Looking back at the Halifax Explosion

The greatest man-made explosion prior to the development of nuclear weapons

This year, Dec. 6th is the centennial of one of the worst disasters in Canadian history. On that day in 1917, the French munitions ship, the S.S. Mont Blanc, collided with the Norwegian freighter, the S.S. Imo, in Halifax harbour. The result was the greatest man-made explosion prior to the development of nuclear weapons.

The Mont Blanc was fully loaded with TNT, picric acid, benzole and guncotton. It had taken on its cargo in New York, but had stopped in Halifax to join up with a convoy of ships for the trans-Atlantic crossing to Bordeaux, France.

Ships with such dangerous cargo had been barred from Halifax harbour prior to the First World War. However, the extensive wartime activity of German submarines in the Atlantic had led to a change in those rules.

The S.S. Imo had sailed from the Netherlands to pick up relief supplies for war-torn Belgium. It was said to be speeding during its departure from Halifax harbour to make up for time lost while refueling at the port.

At 8:45 a.m., the Imo collided with the Mont Blanc in the Narrows connecting the upper Halifax Harbour with the Bedford Basin. While the damage to the Mont Blanc initially did not appear severe, barrels of benzole broke open causing widespread spillage of the highly flammable fluid. When the Imo attempted to pull back from the Mont Blanc, sparks were created from the scrapping metal. This ignited an extensive fire that was impossible to put out.

The crew of the Mont Blanc quickly abandoned ship. The burning and now abandoned vessel began to drift across the harbour towards the Richmond area of north Halifax.

A number of boats rushed to the scene to fight the fire and to pull the Mont Blanc back away from the shore. Men from the Canadian H.M.C.S. Niobe went out to see if they could scuttle the Mont Blanc.

Tragically, there was not enough time left before the munitions on board caught fire and the Mont Blanc blew-up. The size of the explosion was astonishing. Subsequent estimates have set the blast at the equivalent of 2.9 kilotons of T.N.T.

The City of Halifax was shattered. Dartmouth was also severely damaged. Numerous fires broke out the aftermath of the explosion, thereby increasing the devastation. Even more damage was caused by the tsunami that followed the blast.

More than 1,600 people were killed instantly by the explosion. Another 300 of the estimated 9000 injured later passed away.

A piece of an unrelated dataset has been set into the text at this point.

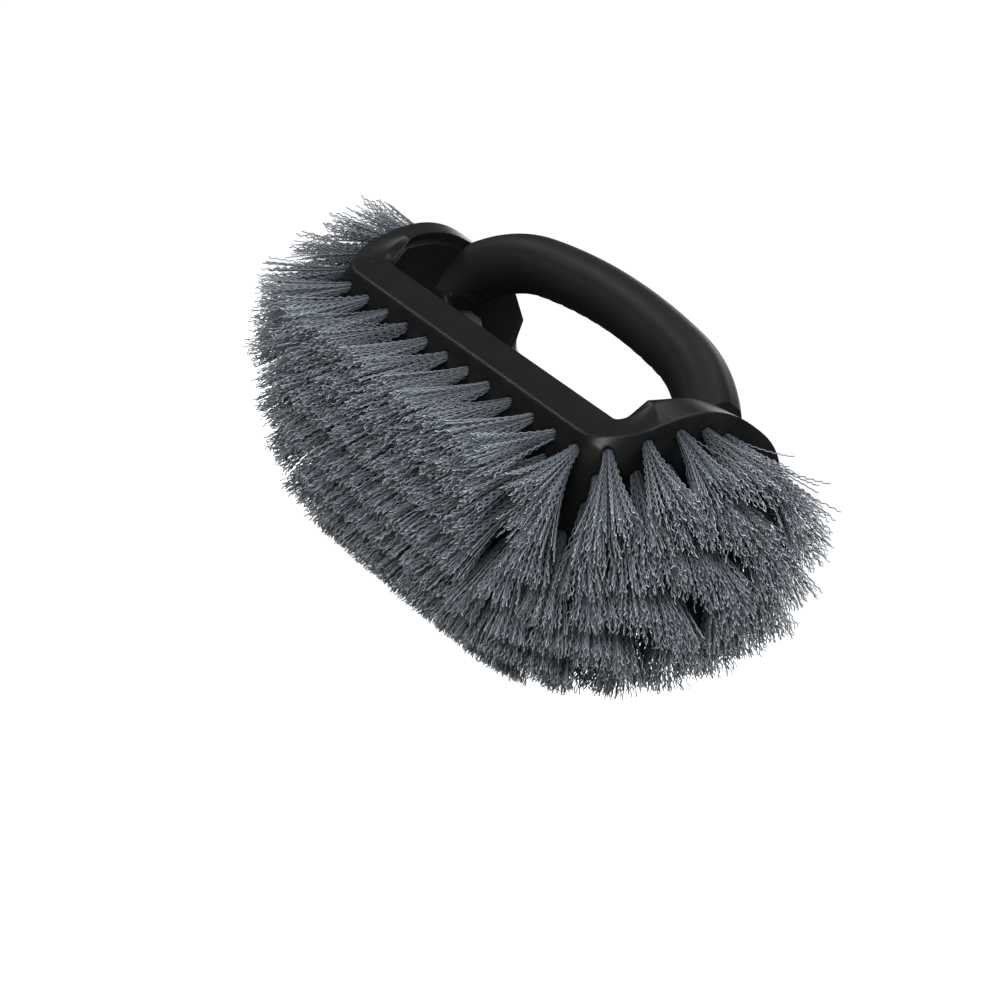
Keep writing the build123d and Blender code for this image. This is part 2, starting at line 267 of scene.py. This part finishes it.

In one of the twists of fate, because the crew of the Mont Blanc had escaped the burning ship, only one of them was killed.

Many of those killed and injured were victims of the huge amount of flying glass created when virtually every window in the community shattered.

A heavy snowstorm set in the following day, increasing the misery of the injured and homeless and hampering relief efforts. Such was the extent of the devastation that the last body of an explosion victim was not uncovered until 1919.

Petty Officer Henry Bernard George of Red Deer, eldest son of Dr. Henry and Barbara George, was one of the men of the H.M.C.S. Niobe on that tragic day. He had not been part of the party which had gone out to try and scuttle the Mont Blanc. He was however, knocked off the deck of the Niobe by the force of the explosion. Fortunately, he was not seriously injured. Nevertheless, he was left with powerful life-long memories of the experience.

C.H. Bearchell was another Red Deer resident who had been in Halifax during the explosion. He too was not seriously injured, but eventually returned home with the searing memories of what he had experienced.

In 1918, the City of Halifax sent large Christmas tree to the City of Boston as a token of appreciation for the help that community provided in the aftermath of the great disaster. A Christmas tree of thanks and remembrance continues to be sent to Boston each year.